Ya para entonces, la palabra había perdido su significación original y se empleaba como mero insulto. Así, mientras con una mano Washington alentaba a los gorilatos para que aplastaran a las guerrillas de izquierda, patrocinaba una infinidad de movimientos mucho más merecedores de tal descalificación: exiliados cubanos que sembraban el terror en su país mediante acciones violentas, crueles ejércitos mercenarios que operaban en África, u organizaciones fundamentalistas que luchaban contra la ocupación soviética en Afganistán y que fueron el origen de grupos como Al Qaeda y el Estado Islámico.
En el marco de la guerra contra las drogas lanzada desde tiempos de Nixon, Washington terminó de tergiversar el sentido del término al acuñar la expresión narcoterrorismo; así terminó de desvincularse un método determinado de una reivindicación ideológica. En 2001, tras los atentados del 11 de septiembre, la Casa Blanca se subió a un caballo del que sigue sin bajarse: el de la lucha contra el terrorismo.

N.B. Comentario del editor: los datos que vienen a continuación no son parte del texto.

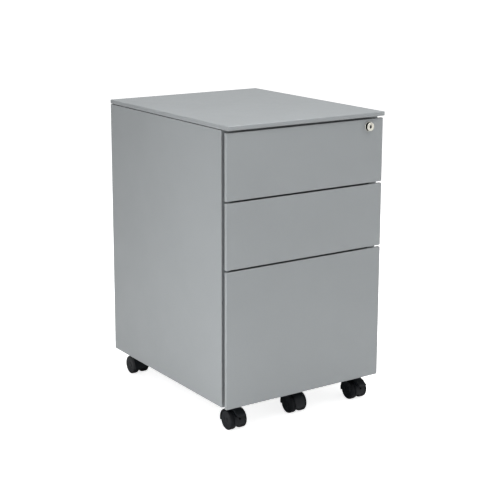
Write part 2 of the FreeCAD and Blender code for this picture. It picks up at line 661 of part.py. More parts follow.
# ---------------------------------------------------------------- build everything
def main():
    os.makedirs("parts", exist_ok=True)
    export("top_panel", top_panel())
    export("top_plate", top_plate())
    export("back_panel", back_panel())
    export("base_tray", base_tray())
    export("front_top_rail", front_top_rail())
    export("lock_bar", lock_bar())
    for side, sign in (("left", -1), ("right", 1)):
        export(side + "_side_panel", side_panel(sign))
        export(side + "_front_upright", upright(sign, INNER_BACK + UPRIGHT_SETBACK))
        export(side + "_rear_upright", upright(sign, REAR_UPRIGHT_Y))
        for name in DRAWERS:
            export(name + "_" + side + "_cabinet_slide", cabinet_member(sign, name))
            export(name + "_" + side + "_middle_slide", middle_member(sign, name))
            export(name + "_" + side + "_drawer_slide", drawer_member(sign, name))
    for name in DRAWERS:
        export(name + "_face", drawer_face(name))
        export(name + "_inner_front", inner_front(name))
        export(name + "_box", drawer_box(name))
    export("pen_tray", pen_tray())
    export("hanging_file_rails", hanging_file_rails())
    export("middle_castor_bracket", castor_bracket())
    export("lock_barrel", lock_barrel())
    export("lock_clip", lock_clip())
    export("lock_plug", lock_plug())
    export("lock_cam", lock_cam())
    corner_plates = []
    for place, x, axle_y, toward in castor_places():
        swivel_y = axle_y - toward * TRAIL
        plate = castor_plate(x, swivel_y)
        if place == "middle":
            export("middle_castor_plate", plate)
        else:
            corner_plates.append(plate)
        braked = place.startswith("front")
        hood = castor_hood(x, swivel_y, toward, braked)
        if braked:
            pin_y = axle_y - BRAKE_PIN_Y
            pin_z = WHEEL_RADIUS + BRAKE_PIN_RISE
            bore = rod_x(x - PEDAL_HALF, x + PEDAL_HALF, pin_y, pin_z, BRAKE_PIN_RADIUS + RUNNING_FIT)
            hood = hood.cut(bore)
            export(place + "_brake_pedal", brake_pedal(x, axle_y))
        export(place + "_castor_hood", hood)
        export(place + "_castor_wheels", castor_wheels(x, axle_y))
    export("corner_castor_plates", Part.makeCompound(corner_plates))


main()
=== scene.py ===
import json
import math

import bmesh
import bpy
from mathutils import Matrix, Vector


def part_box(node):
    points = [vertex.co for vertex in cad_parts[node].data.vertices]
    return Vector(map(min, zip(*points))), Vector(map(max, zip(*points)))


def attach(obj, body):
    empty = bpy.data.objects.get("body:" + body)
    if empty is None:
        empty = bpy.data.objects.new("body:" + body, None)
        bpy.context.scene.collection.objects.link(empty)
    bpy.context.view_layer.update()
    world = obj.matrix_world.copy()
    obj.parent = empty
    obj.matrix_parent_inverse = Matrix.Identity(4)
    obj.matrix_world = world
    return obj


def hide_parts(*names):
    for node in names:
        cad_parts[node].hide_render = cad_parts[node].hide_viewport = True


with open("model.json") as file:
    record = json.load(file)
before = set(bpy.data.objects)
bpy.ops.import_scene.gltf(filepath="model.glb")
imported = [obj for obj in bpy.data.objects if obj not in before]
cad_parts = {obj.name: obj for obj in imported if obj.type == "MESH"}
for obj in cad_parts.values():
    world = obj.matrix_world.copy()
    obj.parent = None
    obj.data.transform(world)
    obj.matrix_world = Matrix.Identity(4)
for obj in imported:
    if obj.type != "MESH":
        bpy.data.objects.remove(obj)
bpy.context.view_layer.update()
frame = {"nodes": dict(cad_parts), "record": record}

# Everything is in metres, in the frame of the CAD model: drawers open towards -Y, +Z is up.
MM = 0.001
NODES = frame["nodes"]
BODY_OF = {}
for body_name, node_names in frame["record"]["behaviour"]["bodies"].items():
    for node_name in node_names:
        BODY_OF[node_name] = body_name
JOINTS = {joint["name"]: joint for joint in frame["record"]["behaviour"]["joints"]}
DRAWERS = ("top_drawer", "middle_drawer", "file_drawer")
CASTORS = ("front_left", "front_right", "rear_left", "rear_right", "middle")
BRAKED = ("front_left", "front_right")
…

Esa cruzada, aplicable casi a cualquier cosa, ha convertido en sospechosos automáticos a todas las personas del planeta, incluyendo a Marko Cortés, quien cada vez que aborda un avión es sometido a una minuciosa revisión para asegurar que no podrá secuestrar un avión y estrellarlo en algún edificio emblemático de la Estados Unidos.

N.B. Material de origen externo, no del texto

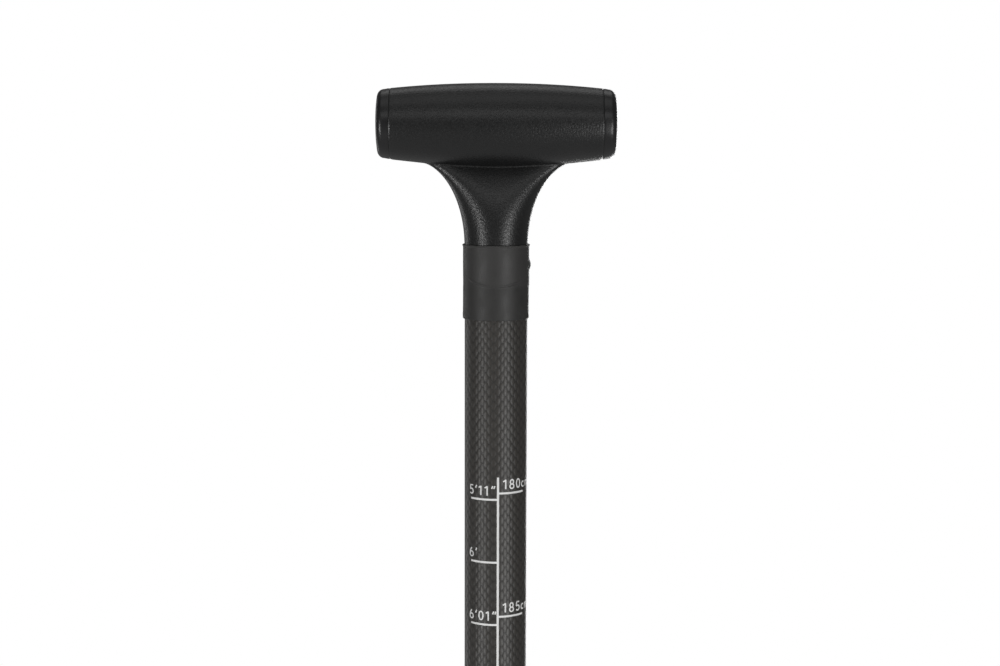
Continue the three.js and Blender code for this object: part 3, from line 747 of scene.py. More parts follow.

Para las autoridades de Washington, perpetradoras sistemáticas y masivas de acciones de terrorismo de Estado, por sí mismas o a través de terceros, la categoría de terrorista es un comodín que justifica la persecución extraterritorial, el secuestro, el asesinato, el bombardeo, la injerencia encubierta y la adopción de sanciones comerciales y diplomáticas contra cualquier persona, organización o gobierno que no se someta a sus designios. En esas circunstancias, la introducción de la figura narcoterrorismo en la estrategia de seguridad de México, como lo propuso el jefe panista, sería invitar a los comandos del país vecino a operar en nuestro territorio (¿permiso?, ¿cuándo lo han requerido?) para suprimir supuestas amenazas a su seguridad nacional; a fin de cuentas, el propio gobierno mexicano les estaría dando la coartada.

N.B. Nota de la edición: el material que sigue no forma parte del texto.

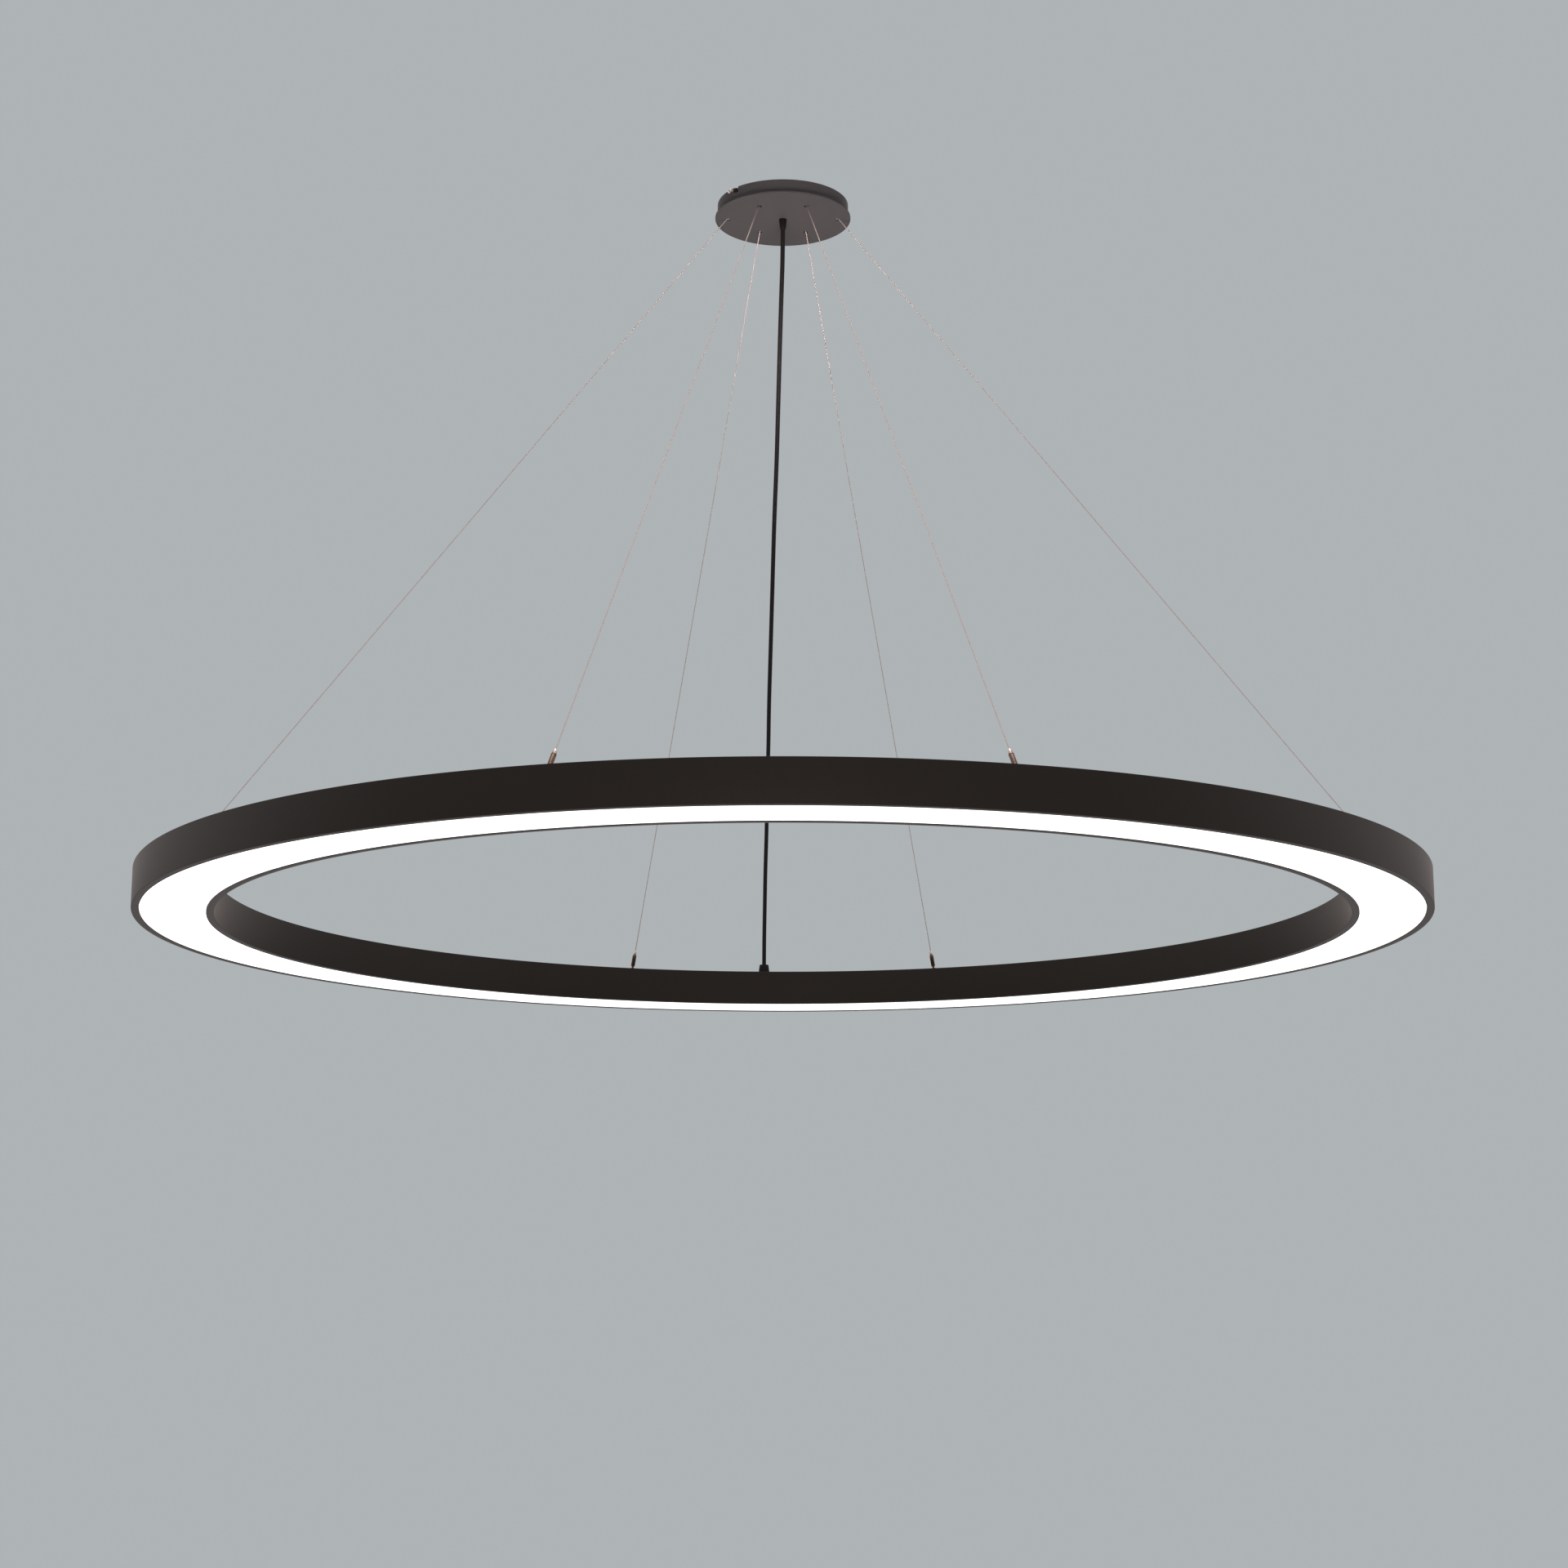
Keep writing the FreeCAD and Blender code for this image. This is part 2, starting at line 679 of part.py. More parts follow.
def eye_plate(eye_r, thickness, reach):
    """Upright plate across Y with a rounded end and a pin hole at the origin; it reaches up to a height."""
    near = eye_r * math.tan(math.pi / small_sides)
    half = [(near, -eye_r), (eye_r, -near), (eye_r, reach)]
    outline = half + [(-x, z) for x, z in reversed(half)]
    points = [Vector(x, -thickness / 2, z) for x, z in outline]
    plate = Part.Face(Part.makePolygon(points + points[:1])).extrude(Vector(0, thickness, 0))
    return plate.cut(crosswise(bore(pivot_pin_r + thread_clearance, -thickness, thickness)))


def crosswise(shape):
    """Copy of a shape built along +Z, laid along Y."""
    copy = shape.copy()
    copy.Placement = Placement(Vector(0, 0, 0), Rotation(Vector(1, 0, 0), 90)).multiply(copy.Placement)
    return copy


def gripper_nozzle():
    """Stem that slides in the body's bore, and a wider head to press."""
    stem = peg(nozzle_stem_r, nozzle_stem_start, nozzle_head_start)
    head = peg(nozzle_head_r, nozzle_head_start, nozzle_end, sides=shown_sides)
    return stem.fuse(head).cut(bore(wire_bore_r, nozzle_stem_start - 1, nozzle_end + 1))


def gripper_springs():
    """Each return spring as a plain sleeve of its outer and inner size."""
    sleeve = peg(spring_r, gripper_bore_start, nozzle_stem_start)
    sleeve = sleeve.cut(bore(spring_bore_r, gripper_bore_start - 1, nozzle_stem_start + 1))
    return Part.makeCompound([on_wire(sleeve, s) for s in suspensions()])


def anchor_seats():
    """Forked seats that the grippers pivot in, one on the roof for each wire."""
    base_top = anchor_base_height - pivot_height
    base = hexagon(anchor_base_across, -pivot_height, base_top)
    ear = eye_plate(ear_r, ear_thickness, -base_top)
    ear.rotate(Vector(0, 0, 0), Vector(0, 1, 0), 180)
    offset = (ear_gap + ear_thickness) / 2
    ears = [ear.translated(Vector(0, side * offset, 0)) for side in (-1, 1)]
    seat = base.fuse(ears).removeSplitter()
    return Part.makeCompound([at_pivot(seat, s) for s in suspensions()])


def anchor_pins():
    half = ear_gap / 2 + ear_thickness
    pin = crosswise(peg(pivot_pin_r, -half, half))
    return Part.makeCompound([at_pivot(pin, s) for s in suspensions()])


def anchor_nuts():
    """Nuts under the roof, which hold the seats."""
    top = roof_under - pivot_z
    nut = hexagon(anchor_nut_across, top - anchor_nut_height, top)
    return Part.makeCompound([at_pivot(nut, s) for s in suspensions()])


def power_cord():
    solid, length, radii = tube(cord_route, cord_r)
    print("cord length %.0f, bend radii from %.0f to %.0f" % (length, min(radii), max(radii)))
    return solid


# ---- Build ----

def build():
    os.makedirs("parts", exist_ok=True)
    single = [
        ceiling_plate, canopy_cup, canopy_face, face_nuts, hanger_plate, hanger_pillars, hanger_screws,
        canopy_terminal_block, earth_screw, cord_grip, grip_nut, canopy_leads, wire_stops,
        anchor_seats, anchor_pins, anchor_nuts, gripper_springs, ring_housing, diffuser,
        led_tray, tray_pillars, tray_screws, led_boards, led_chips, ring_terminal_block, ring_leads,
        cord_gland, gland_nut, power_cord,
    ]
    for make in single:
        export(make.__name__, make())
    for i, azimuth in enumerate(lock_azimuths, 1):
        export("lock_screw_%d" % i, lock_screw(azimuth))
    for i, azimuth in enumerate(driver_azimuths, 1):
        export("driver_%d" % i, driver(azimuth))
    body, nozzle = gripper_body(), gripper_nozzle()
    for i, suspension in enumerate(suspensions(), 1):
        export("wire_%d" % i, wire(suspension))
        export("gripper_body_%d" % i, on_wire(body, suspension))
        export("gripper_nozzle_%d" % i, on_wire(nozzle, suspension))


build()
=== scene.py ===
"""A ring chandelier: a glowing ring on six slanting wires under a small round canopy."""

import math

import bmesh
import bpy
from bpy.props import FloatProperty, FloatVectorProperty, IntProperty, PointerProperty
from mathutils import Matrix, Vector


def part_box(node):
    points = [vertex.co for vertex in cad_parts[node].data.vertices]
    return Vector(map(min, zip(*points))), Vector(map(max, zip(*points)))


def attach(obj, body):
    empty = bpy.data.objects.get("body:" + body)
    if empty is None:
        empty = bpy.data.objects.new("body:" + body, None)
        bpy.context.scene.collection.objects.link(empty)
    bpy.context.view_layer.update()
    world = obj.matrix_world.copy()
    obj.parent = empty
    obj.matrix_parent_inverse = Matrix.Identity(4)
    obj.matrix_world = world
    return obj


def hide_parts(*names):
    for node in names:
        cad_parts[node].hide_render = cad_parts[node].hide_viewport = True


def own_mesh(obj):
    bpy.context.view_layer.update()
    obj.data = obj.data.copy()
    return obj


bl_info = {
    "name": "Ring Chandelier",
    "version": (1, 0, 0),
    "blender": (4, 5, 0),
    "location": "View3D > Sidebar > Lamp",
    "description": "Builds the looks of a ring chandelier around its packed model",
    "category": "Object",
}

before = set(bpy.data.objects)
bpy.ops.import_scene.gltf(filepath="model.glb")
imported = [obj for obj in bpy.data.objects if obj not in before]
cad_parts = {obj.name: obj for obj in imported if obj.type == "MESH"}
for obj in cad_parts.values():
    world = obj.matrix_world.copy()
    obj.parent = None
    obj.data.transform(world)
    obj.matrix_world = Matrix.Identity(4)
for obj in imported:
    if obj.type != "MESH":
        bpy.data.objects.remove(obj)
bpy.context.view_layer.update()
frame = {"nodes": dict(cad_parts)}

MM = 0.001
UP = Vector((0, 0, 1))
RING_LOW, RING_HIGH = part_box("ring_housing")
FACE_LOW, FACE_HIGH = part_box("canopy_face")

# The cord's route, as the part's source has it
CORD_ROUTE = [
    (0, 0, -0.009), (0, 0, -0.062), (-0.002, 0.014, -0.116), (-0.004, 0.045, -0.174),
    (-0.006, 0.091, -0.232), (-0.008, 0.144, -0.288), (-0.011, 0.200, -0.341), (-0.013, 0.258, -0.392),
    (-0.015, 0.318, -0.441), (-0.017, 0.379, -0.488), (-0.019, 0.440, -0.534), (-0.020, 0.501, -0.579),
    (-0.022, 0.560, -0.625), (-0.023, 0.614, -0.672), (-0.025, 0.656, -0.721), (-0.026, 0.687, -0.771),
    (-0.027, 0.70348, -0.824), (-0.027, 0.70348, -0.877),
]
GLAND_PLACE = Vector((-0.027, 0.70348, 0))

# Each wire's route: inside its gripper, close to its bend, the bend, and its stop on the plate in the canopy
FRONT_WIRE = [(0.22096, -0.65983, -0.8505), (0.02955, -0.04282, -0.01911),
              (0.02792, -0.03755, -0.012), (0.02792, -0.03755, -0.0075)]
SIDE_WIRE = [(0.68277, -0.13502, -0.85038), (0.07087, -0.00019, -0.01919),
             (0.06558, 0.00097, -0.012), (0.06558, 0.00097, -0.0075)]
BACK_WIRE = [(0.21058, 0.66321, -0.8505), (0.02954, 0.04283, -0.01911),
             (0.02799, 0.03752, -0.012), (0.02799, 0.03752, -0.0075)]
WIRE_EXITS = [(-0.0293, -0.042), (-0.070, 0), (-0.0293, 0.042),
              (0.0293, 0.042), (0.070, 0), (0.0293, -0.042)]
WIRE_START = 13.3 * MM          # from the gripper's pivot to the wire's end in it
WIRE_LENGTHS = [1.0664, 1.0544, 1.0665, 1.0665, 1.0544, 1.0664]


def mirrored(route):
    return [(-x, y, z) for x, y, z in route]


WIRE_ROUTES = [mirrored(FRONT_WIRE), mirrored(SIDE_WIRE), mirrored(BACK_WIRE),
               BACK_WIRE, SIDE_WIRE, FRONT_WIRE]


# ---- Sizes and colours that a user may change ----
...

Sería pertinente canalizar el talento de Marko Cortés hacia propuestas menos perniciosas para la soberanía nacional, el estado de derecho y la seguridad de la ciudadanía mexicana en general; darle, por ejemplo, un hueso como organizador de tours por la ruta de la expedición punitiva del general Pershing. Intuyo que eso lo haría muy feliz.